== Data block ==

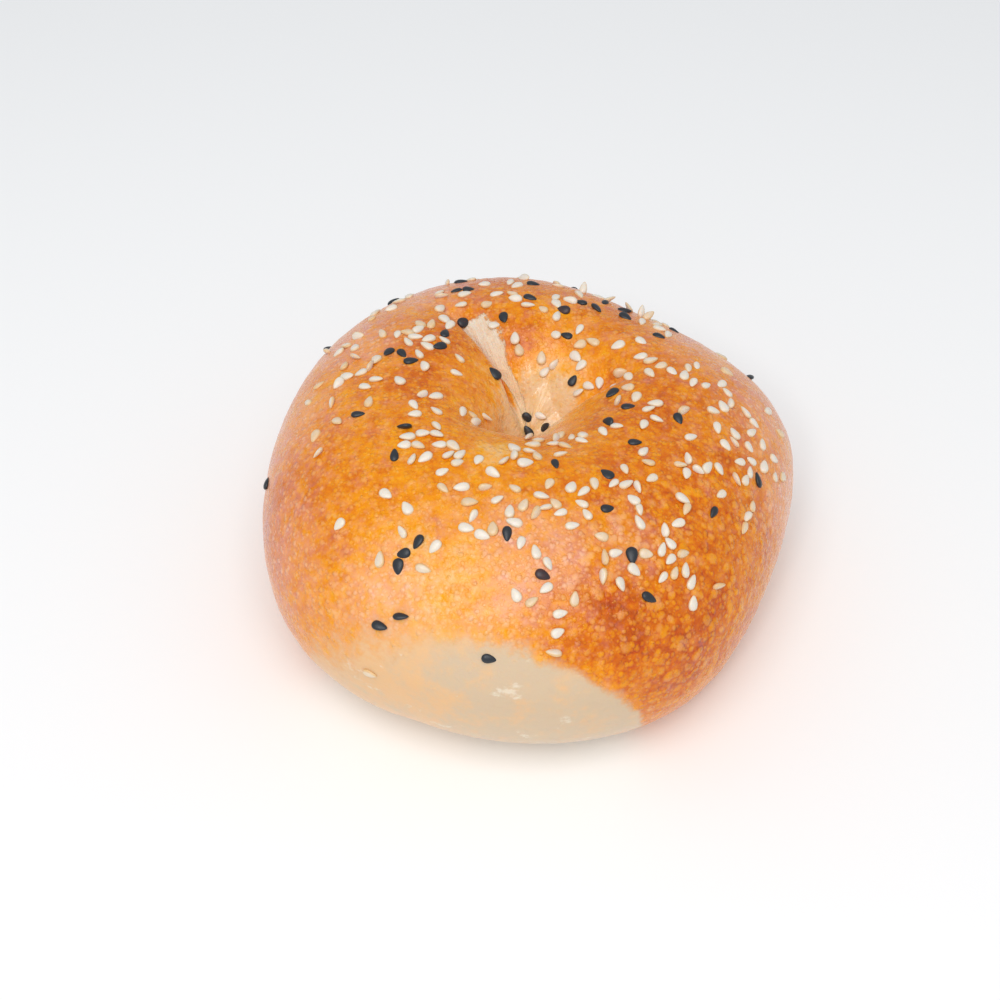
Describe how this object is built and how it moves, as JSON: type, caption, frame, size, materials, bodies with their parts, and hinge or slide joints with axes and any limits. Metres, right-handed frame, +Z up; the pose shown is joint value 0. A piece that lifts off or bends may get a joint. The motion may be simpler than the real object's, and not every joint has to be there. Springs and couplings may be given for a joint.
{
  "type": "sesame bagel",
  "caption": "Round baked bagel with a pinched navel in place of its hole, glossy golden crust and white and black sesame seeds on top.",
  "frame": {"origin": "centre of the bagel's outline, on the surface it rests on", "axes": "+Z up, -Y towards the side that the picture shows in front"},
  "size_m": [0.1079, 0.1113, 0.0512],
  "materials": {
    "crust": "glossy golden-brown baked crust, finely blistered, paler at the lower front and in the navel",
    "white_seeds": "ivory hulled sesame with a faint sheen",
    "black_seeds": "blue-charcoal sesame with a faint sheen"
  },
  "bodies": {
    "root": {"bagel": "crust"}
  },
  "joints": []
}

===

- _The exercise_:
Reproduce the full listing exactly.

- _Solution below_:
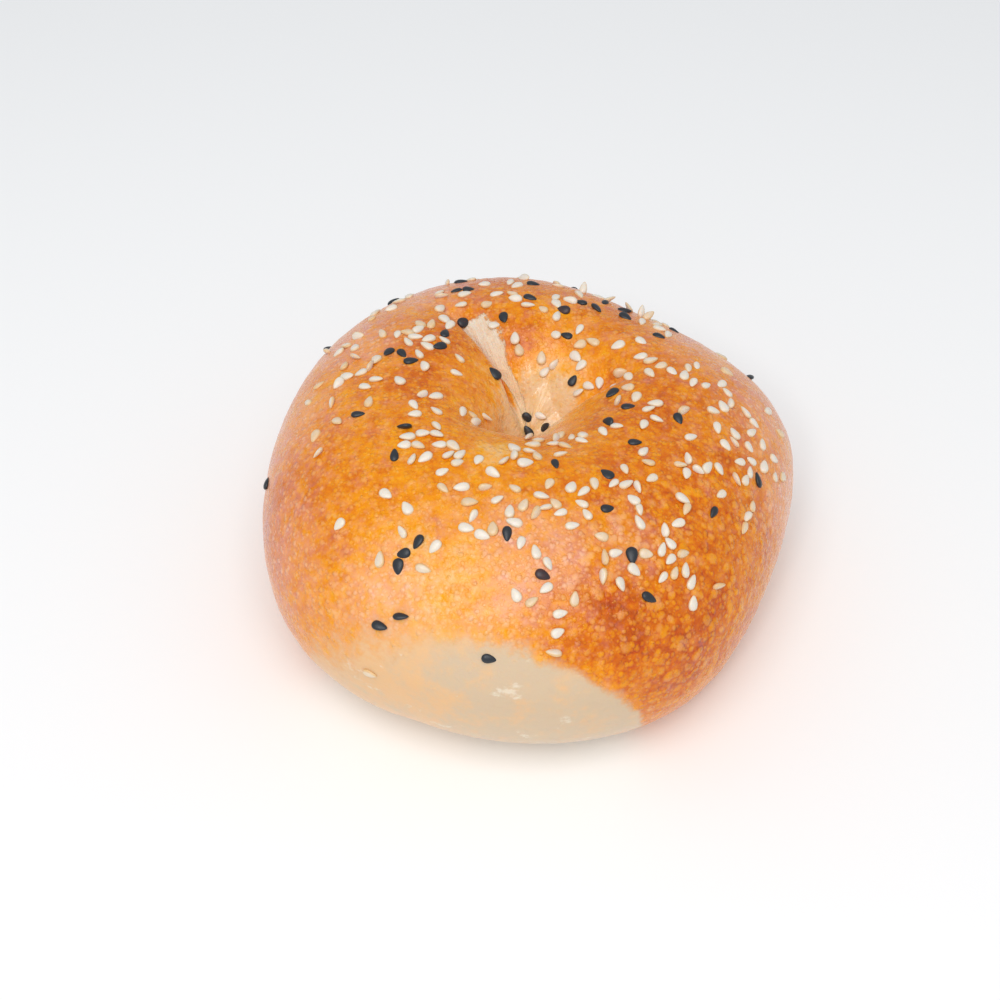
Describe how this object is built and how it moves, as JSON: type, caption, frame, size, materials, bodies with their parts, and hinge or slide joints with axes and any limits. Metres, right-handed frame, +Z up; the pose shown is joint value 0. A piece that lifts off or bends may get a joint. The motion may be simpler than the real object's, and not every joint has to be there. Springs and couplings may be given for a joint.
{
  "type": "sesame bagel",
  "caption": "Round baked bagel with a pinched navel in place of its hole, glossy golden crust and white and black sesame seeds on top.",
  "frame": {"origin": "centre of the bagel's outline, on the surface it rests on", "axes": "+Z up, -Y towards the side that the picture shows in front"},
  "size_m": [0.1079, 0.1113, 0.0512],
  "materials": {
    "crust": "glossy golden-brown baked crust, finely blistered, paler at the lower front and in the navel",
    "white_seeds": "ivory hulled sesame with a faint sheen",
    "black_seeds": "blue-charcoal sesame with a faint sheen"
  },
  "bodies": {
    "root": {"bagel": "crust"}
  },
  "joints": []
}